If someone spent a day to work on an app times a dozen apps and makes enough money to quit his or her day job...good for them. That doesn't have much relevance to the problem overall though. Yes, people will always buy shit apps that give them little amusement for the money, but that shouldn't crowd out the wonderful and polished applications out there that aren't games or fart apps that someone would still want for their iPhone.


Thank you <3, so well said:

If someone spent a day to work on an app times a dozen apps and makes enough money to quit his or her day job...good for them. That doesn't have much relevance to the problem overall though. Yes, people will always buy shit apps that give them little amusement for the money, but that shouldn't crowd out the wonderful and polished applications out there that aren't games or fart apps that someone would still want for their iPhone.


I think the lesson here is that you can't rely on the appstore to do your marketing for you. The iFart story is tragic for what it says about the audience; the only things it really tells a developer is that the general audience has low tastes, and that it's possible to get lucky.
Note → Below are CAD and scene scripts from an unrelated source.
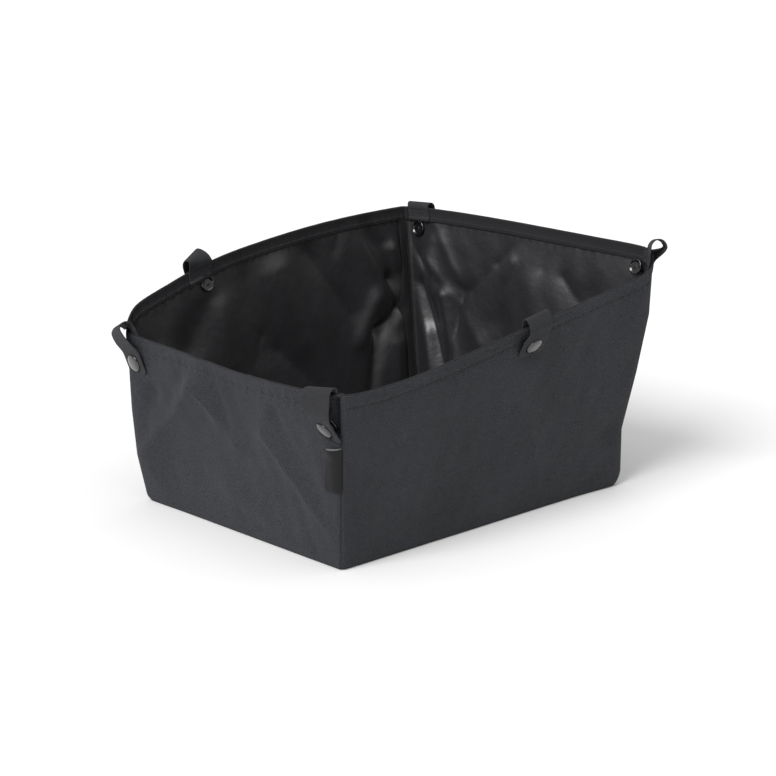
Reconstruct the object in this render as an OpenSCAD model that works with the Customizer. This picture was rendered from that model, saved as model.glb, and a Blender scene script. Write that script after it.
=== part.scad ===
// Soft fabric basket for a handlebar carrier: four sewn walls on a flat base, a taped rim that slopes
// from a low end to a high end, and six strap loops that wrap a rim wire and close with snap fasteners.
// X runs from the low end to the high end, Y from the front wall to the back wall, and Z is up.
// The origin is on the ground, at the centre of the bounding box.

/* [Base] */
// Length of the base
base_l = 320; // [300:2:340]
// Width of the base
base_w = 244; // [230:2:260]

/* [Walls] */
// Thickness of the coated fabric with its seam allowance
fabric_t = 1.2; // [0.8:0.1:1.6]
// How far the low end's front corner leans out at the rim, along X and along Y
low_front_flare = [12, 14]; // [4:1:28]
// How far the low end's back corner leans out at the rim
low_back_flare = [8, 10]; // [4:1:28]
// How far the high end's front corner leans out at the rim
high_front_flare = [19, 19]; // [4:1:28]
// How far the high end's back corner leans out at the rim
high_back_flare = [6, 26]; // [4:1:28]
// Rim height at the low end's front corner
low_front_h = 145; // [135:1:155]
// Rim height at the low end's back corner
low_back_h = 158; // [148:1:168]
// Rim height at the high end's front corner
high_front_h = 201; // [191:1:211]
// Rim height at the high end's back corner
high_back_h = 203; // [195:1:215]
// Sag of the front rim between its corners
front_sag = 14; // [5:1:18]
// Rise of the back rim between its corners
back_rise = 19; // [10:1:22]
// Sag of the low end's rim between its corners
low_sag = 14; // [5:1:18]
// Rise of the high end's rim between its corners
high_rise = 5; // [0:1:8]

/* [Tapes] */
// Height of the tape sewn inside the rim
rim_tape_h = 10; // [9:0.5:11]
// Thickness of the rim tape
rim_tape_t = 0.6; // [0.5:0.1:0.8]
// Width of the binding tape over the corner and base seams
binding_w = 10; // [8:0.5:12]
// Thickness of the folded binding tape
binding_t = 1.4; // [1:0.1:1.8]

/* [Straps] */
// Width of a strap
strap_w = 26; // [22:1:30]
// Thickness of a strap
strap_t = 1; // [0.8:0.1:1.2]
// Inner radius of the loop that holds the rim wire
loop_r = 7.5; // [7:0.1:8]

/* [Snaps] */
// Radius of the snap's outer cap
cap_r = 7.7; // [7.5:0.1:8]
// Radius of the post's button inside the basket
post_r = 7; // [6.5:0.1:7.2]
// Distance from the wall to the closed strap, along the snap's axis
snap_gap = 4; // [3.8:0.1:4.2]

/* [Label] */
// Width of the folded side label
label_w = 18; // [14:1:20]
// Height of the side label
label_h = 33; // [28:1:34]

/* [Hidden] */
$fn = 64;

// One row per strap: its name, its wall, its place along that wall from 0 to 1, how far the loop's centre
// rises over the rim, and how steeply the flap leans in under the loop. On the long walls the place runs
// from the low end to the high end, and on the end walls from front to back.
STRAPS = [
    ["front", "front", 0.58, 7, 58],
    ["back", "back", 0.255, 3.6, 44],
    ["low_front", "low_end", 0.07, 0, 27],
    ["low_back", "low_end", 0.925, 1.8, 30],
    ["high_front", "high_end", 0.057, 3.6, 44],
    ["high_back", "high_end", 0.943, 0.5, 50]
];
WALLS = ["front", "back", "low_end", "high_end"];
SEAMS = [
    ["front_low", "front", 0],
    ["front_high", "front", 1],
    ["back_low", "back", 0],
    ["back_high", "back", 1]
];
STRAP_PIECES = ["strap_root_", "strap_flap_", "snap_cap_", "snap_socket_", "snap_stud_", "snap_post_"];

columns = 28;                          // stretches along each curved rim
arc_steps = 16;                        // stretches along each arc of a strap
seam_gap = 0.2;                        // free gap between pieces that are sewn to a twisted wall
tape_outer = fabric_t + seam_gap;      // depth of a tape's outer face behind the wall's outer face
tape_inner = tape_outer + rim_tape_t;  // depth of the rim tape's inner face
strap_seat = tape_inner + seam_gap;    // depth of the sewn end of a strap
leg_x = -strap_seat - strap_t / 2;     // middle of the strap's sewn leg
mid_r = loop_r + strap_t / 2;          // middle radius of the loop
loop_x = leg_x + mid_r;                // loop's centre, outward from the wall
hinge_gap = 0.15;                      // free gap where a flap starts
flap_bend_r = 3;                       // bend that turns the flap parallel to the wall above its snap
flap_tip = 3;                          // length of a flap below its snap's cap
stud_flange_r = 5.5;
stud_flange_t = 1;
stud_neck_r = 2.9;
stud_head_r = 3.2;
stud_head_t = 1;
stud_h = 2.9;                          // top of the stud, above the wall
socket_r = 6;
socket_h = 2.6;
socket_bore_r = 3.8;
socket_floor = 0.6;                    // socket's floor against the strap
post_button_t = 2.2;
post_dish = 0.7;                       // depth of the dish in the post's button
post_lip = 1.7;                        // width of the raised ring around that dish
through = 30;                          // length of a cut that passes right through
shank_r = 1.5;                         // post's shank through the fabric
cap_edge = 0.9;                        // height of the cap's straight edge
cap_h = 2.5;                           // height of the cap's crown
rivet_r = 1.9;                         // cap's rivet through the strap
rivet_end = 0.55;                      // length of the rivet inside the socket's floor
clear = 0.05;                          // fit between pieces that are sewn or riveted together
label_t = 1.2;
label_top = 100;
label_in = 0.3;                        // label's seam edge, in from the corner seam
binding_share = binding_w / base_l;

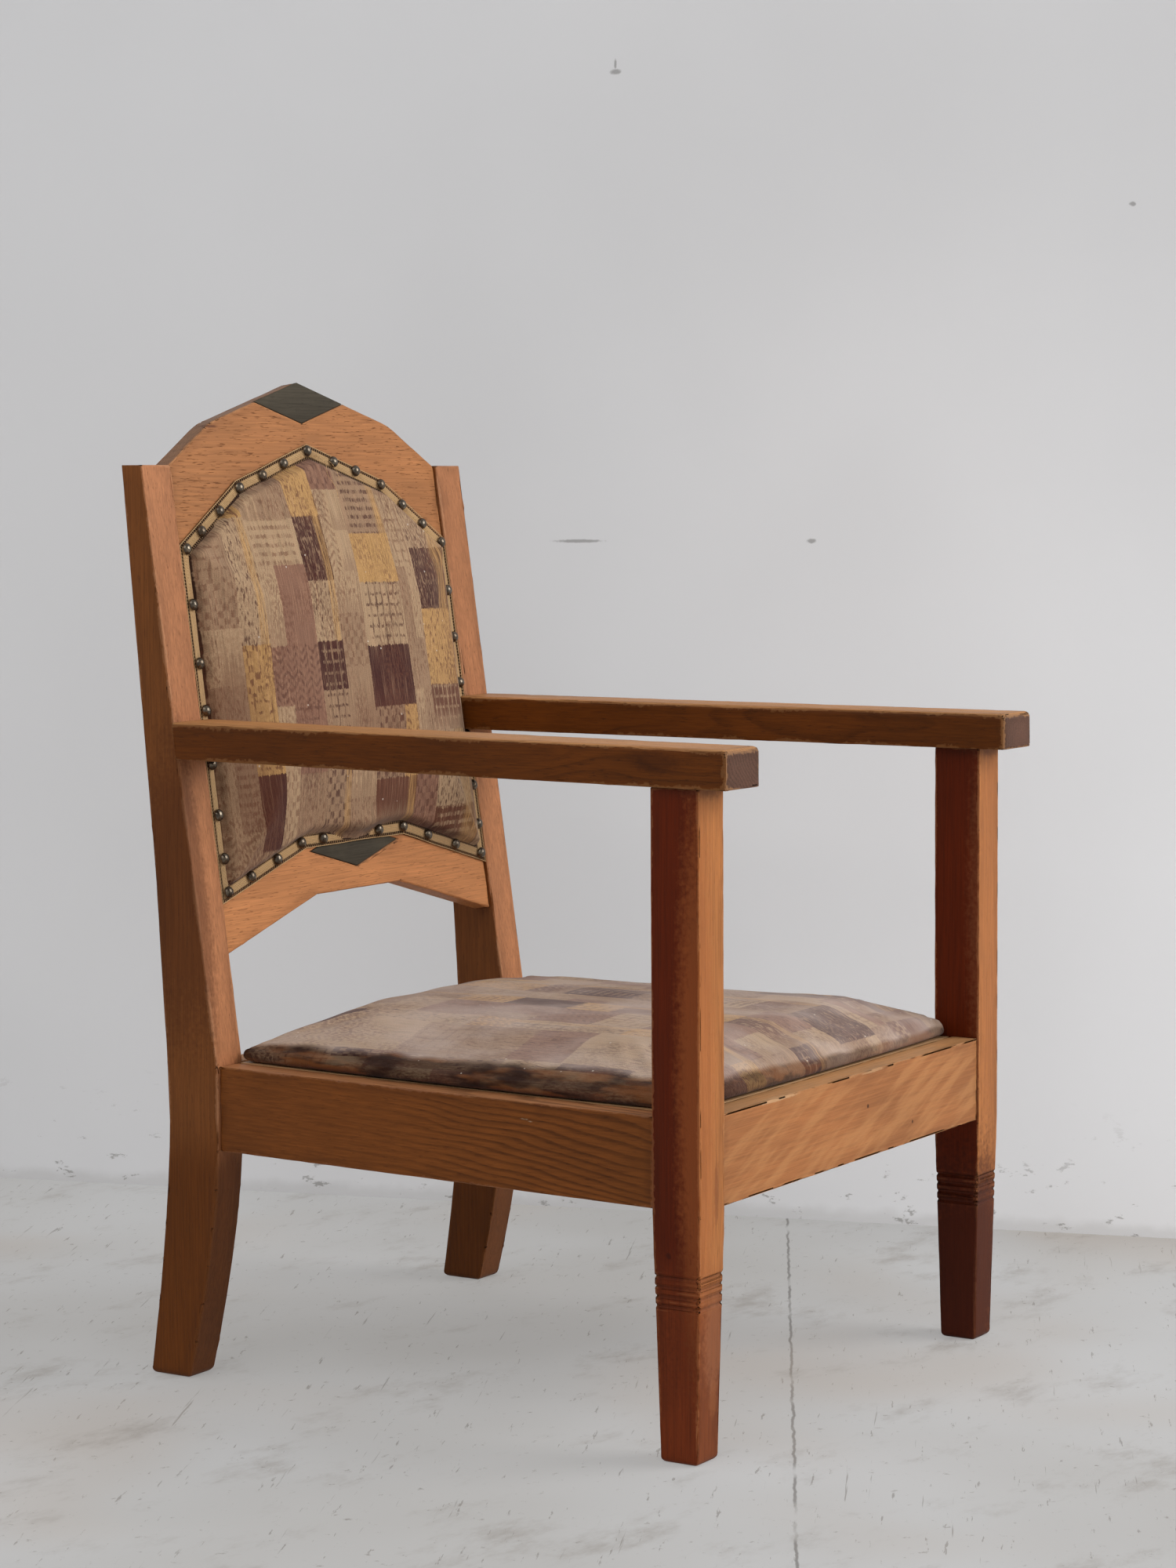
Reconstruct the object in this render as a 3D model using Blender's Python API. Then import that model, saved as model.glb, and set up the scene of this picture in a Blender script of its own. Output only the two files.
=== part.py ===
"""Oak armchair with a raked padded back and a loose padded seat.

Metres, +Z up, the chair faces -Y. Pieces are drawn from the front posts' front face (Y = 0) and the
floor (Z = 0), then hang from an empty that centres the chair on the origin. The back's boards are
drawn flat, x across and z up the rake, under an empty that leans with the back.
"""
import math

import bmesh
import bpy
from mathutils import Vector

# Running clearance between touching pieces
GAP = 0.0003

# Plan: outer widths of the frame, front posts and rear legs
FRONT_WIDTH = 0.580
REAR_WIDTH = 0.528
POST_WIDTH = 0.0429
POST_DEPTH = 0.0481
REAR_LEG_Y = 0.538
REAR_LEG_DEPTH = 0.058
REAR_LEG_WIDTH_TOP = 0.044
REAR_LEG_WIDTH_FOOT = 0.037

# Heights
RAIL_BOTTOM = 0.2208
RAIL_HEIGHT = 0.080
RAIL_TOP = RAIL_BOTTOM + RAIL_HEIGHT
ARM_UNDER = 0.5845
STILE_TOP = 0.8622

# Rear leg sweep below the rails and lean above them
RAKE = math.radians(8.0)
FOOT_SWEEP_FRONT = 0.038
FOOT_SWEEP_BACK = 0.0265
FOOT_SWEEP_POWER = 1.5
SWEEP_TOP = 0.245
BACK_LEAN = 0.045
BACK_LEAN_POWER = 1.35

# Front leg taper and its reeded band
TAPER_START_DROP = 0.003
FOOT_TAPER_X = 0.0035
FOOT_TAPER_Y = 0.0056
BAND_LOW = 0.1375
REED_PITCH = 0.0085
REED_GROOVES = 4
GROOVE_WIDTH = 0.0032
GROOVE_DEPTH = 0.0016
ARRIS = 0.0012

# Seat rails and their tenons
RAIL_THICK = 0.027
FRONT_RECESS = 0.002
REAR_RECESS = 0.002
SIDE_RECESS_FRONT = 0.0031
SIDE_RECESS_REAR = 0.0038
TENON_THICK = 0.009
TENON_SHOULDER = 0.013
TENON_LONG = 0.020
TENON_SHORT = 0.014

# Arms
ARM_THICK = 0.0345
ARM_WIDTH = 0.0605
ARM_RISE = 0.0033
ARM_OVERHANG = 0.031
ARM_PROUD_FRONT = 0.0079
ARM_PROUD_REAR = 0.0045
ARM_ARRIS = 0.0045
ARM_CORNER_INNER = 0.0055
ARM_CORNER_OUTER = 0.004
POST_TENON_WIDTH = 0.024
POST_TENON_DEPTH = 0.028
POST_TENON_LONG = 0.018
DOWEL_RADIUS = 0.005
DOWEL_IN_ARM = 0.024
DOWEL_IN_STILE = 0.013
DOWEL_SPACING = 0.024

# Back boards, drawn on the rake: heights are measured up the slope from the rail top
BOARD_THICK = 0.020
BOARD_RECESS = 0.0035
CREST_KNEE_X = 0.148
CREST_KNEE_RISE = 0.042
CREST_APEX_RISE = 0.0836
CREST_SOFTEN = 0.010
CREST_SHOWN = 0.0759
COVER_KNEE_X = 0.123
COVER_KNEE_RISE = 0.061
COVER_APEX_RISE = 0.0975
COVER_FOOT = 0.149
COVER_FLAT_X = 0.082
COVER_FLAT_RISE = 0.0415
LOWER_RAIL_END_DROP = 0.0477
LOWER_RAIL_KNEE_X = 0.070
LOWER_RAIL_KNEE_RISE = 0.043
BOARD_MARGIN = 0.030
BOARD_TENON_THICK = 0.008
BOARD_TENON_HEIGHT = 0.045
BOARD_TENON_LONG = 0.018
DIAMOND_HALF_WIDTH = 0.0724
DIAMOND_THICK = 0.004
LOWER_DIAMOND_DROP = 0.0038

# Back upholstery
CLOTH = 0.0012
BRAID_WIDTH = 0.015
BRAID_THICK = 0.0012
BACK_CROWN = 0.029
BACK_WALL = 0.010
BACK_ROUND = 2.2
WEB_THICK = 0.001
HESSIAN_THICK = 0.0006
WEB_LAP = 0.008
PAD_WALL = 0.003
BACK_WEB_WIDTH = 0.050
BACK_WEB_UPRIGHTS = 3
BACK_WEB_CROSSES = 3
NAIL_RADIUS = 0.0058
NAIL_HEIGHT = 0.0048
NAIL_ARM_GAP = 0.003
NAILS_TOP = 12
NAILS_BOTTOM = 10
NAILS_SIDE_RUN = 3

# Seat battens and corner blocks
BATTEN = 0.016
BLOCK_HEIGHT = 0.034
BLOCK_REACH_FRONT = 0.058
BLOCK_REACH_REAR = 0.046
SCREW_RADIUS = 0.0022
SCREW_HEAD_RADIUS = 0.0042
SCREW_HEAD = 0.003
SCREW_SINK = 0.0085
SCREW_BITE = 0.014

# Loose seat
SEAT_CLEAR = 0.0025
SEAT_FRAME_THICK = 0.021
SLAT_WIDTH = 0.045
SEAT_WEB_WIDTH = 0.052
SEAT_WEBS_LONG = 4
SEAT_WEBS_CROSS = 4
SEAT_CROWN = 0.044
SEAT_WALL = 0.018
SEAT_ROUND_ACROSS = 3.6
SEAT_ROUND_ALONG = 8.5
SEAT_BULGE_SIDE = 0.010
SEAT_BULGE_FRONT = 0.005
SEAT_BULGE_REAR = 0.001
SEAT_RIM = 0.06
PAD_PITCH = 0.036

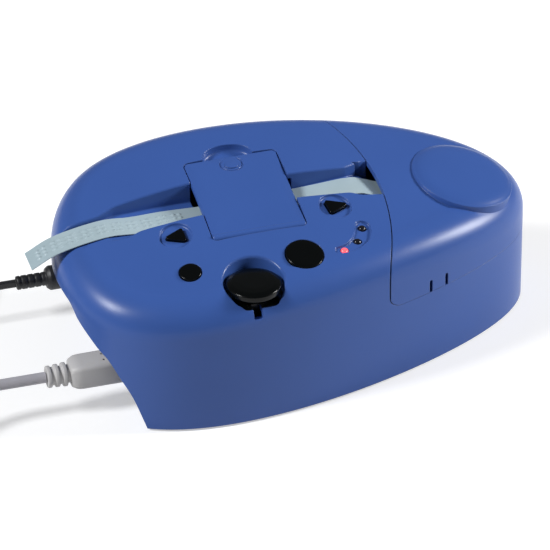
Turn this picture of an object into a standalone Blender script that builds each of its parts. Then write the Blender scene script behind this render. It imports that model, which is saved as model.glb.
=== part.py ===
"""Braille labeler with its USB cord and mains adapter.

Lengths are in metres and Z is up. The feet stand on z = 0, X runs along the tape and Y to the back.
"""

import math

import bmesh
import bpy
import numpy as np
from mathutils import Matrix, Vector

# Common sizes
GAP = 0.0003
OVERRUN = 0.005
HIGH = 0.09
UNIT_SHARE = 1.0
MERGE_DISTANCE = 0.00001
WIDE = 0.15
ROUND_STEPS = 20
SMALL_STEPS = 10

# Housing: plan outline, crowned top, rounded shoulder
HALF_LENGTH = 0.0993
HALF_DEPTH = 0.0570
OUTLINE_SHARES = (
    (1.06, 0.156),
    (0.89, 0.716),
    (0.331, 0.93),
    (-0.349, 1.042),
    (-0.844, 0.905),
    (-1.042, 0.102),
    (-0.955, -0.791),
    (-0.4985, -1.086),
    (0.2226, -0.858),
    (0.873, -0.344),
)
SPAN_STEPS = 4
FOOT_PROUD = 0.001
CROWN_HEIGHT = 0.06995
CROWN_TILT_SHARE = 0.19
CROWN_RIDGE_X = -0.0161
CROWN_RADIUS_X = 0.3237
CROWN_RADIUS_Y = 0.2836
SHOULDER_RADIUS = 0.014
SHOULDER_DEGREES = (0, 24, 48, 69, 90)
CROWN_RING_SHARES = (0.72, 0.36)
WALL = 0.0024
UNDERCUT_X = (-0.0755, -0.080, -0.084, -0.088, -0.091, -0.096, -0.0985, -0.1093)
UNDERCUT_Z = (0.001, 0.014, 0.022, 0.0295, 0.033, 0.0405, 0.0462, 0.0500)
LINER = 0.002

# Lid over the tape bay
SEAM_X = -0.070
SEAM_Y = -0.002
SEAM_RADIUS = 0.105
SEAM_CORNER = 0.005
SEAM_LEVEL = 0.034
SEAM_GAP = 0.0004
SEAM_STEPS = 72
DOME_X = 0.072
DOME_Y = 0.0035
DOME_RIM_Z = 0.060
DOME_RADIUS = 0.021
DOME_RISE = 0.0023
DOME_DEPTH = 0.0065
DOME_EDGE = 0.0006
DOME_LEAN_SHARES = (0.224, -0.129, 1.0)
TAB_SLOT_X = (0.0457, 0.0533)
TAB_SLOT_Y = (-0.0373, -0.0339)
TAB_SLOT_WIDTH = 0.0013
TAB_SLOT_DEPTH = 0.008
TAB_SLOT_TOP = 0.0395
HINGE_X = 0.0731
HINGE_Y = 0.0459
HINGE_Z = 0.034
HINGE_LEAN_SHARES = (-0.93, 0.37)
KNUCKLE_RADIUS = 0.0026
KNUCKLE_BORE = 0.0015
KNUCKLE_LENGTH = 0.008
LID_KNUCKLE_LENGTH = 0.005
KNUCKLE_SPACE = 0.0004
KNUCKLE_REACH = 0.0042
LID_WEB_RISE = 0.0007
LID_WEB_HEIGHT = 0.0019
HINGE_PIN_RADIUS = 0.0012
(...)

At this point the chances of hitting the jackpot as an iphone dev are low and getting lower. But it should be possible to build solid sustainable businesses that have a mobile app as part of their overall strategy.

If you're looking for a get-rich-quick scheme this week, look twitterward :P


I understand the criticism of the process and the products. But there is a market for these types of apps, and you develop for what the user wants. There definitely needs to be a good way to search for the shining stars, so a search service akin to Google for the AppStore needs to be developed. But until then, you develop what the user wants and is willing to pay for.


Things that are never criticized will never get improved. I frown upon your disdain for critical thinking.


I give up. What's the difference between whining and critical thinking?


"Whining" is a label for "critical thinking" that the labeler doesn't approve of.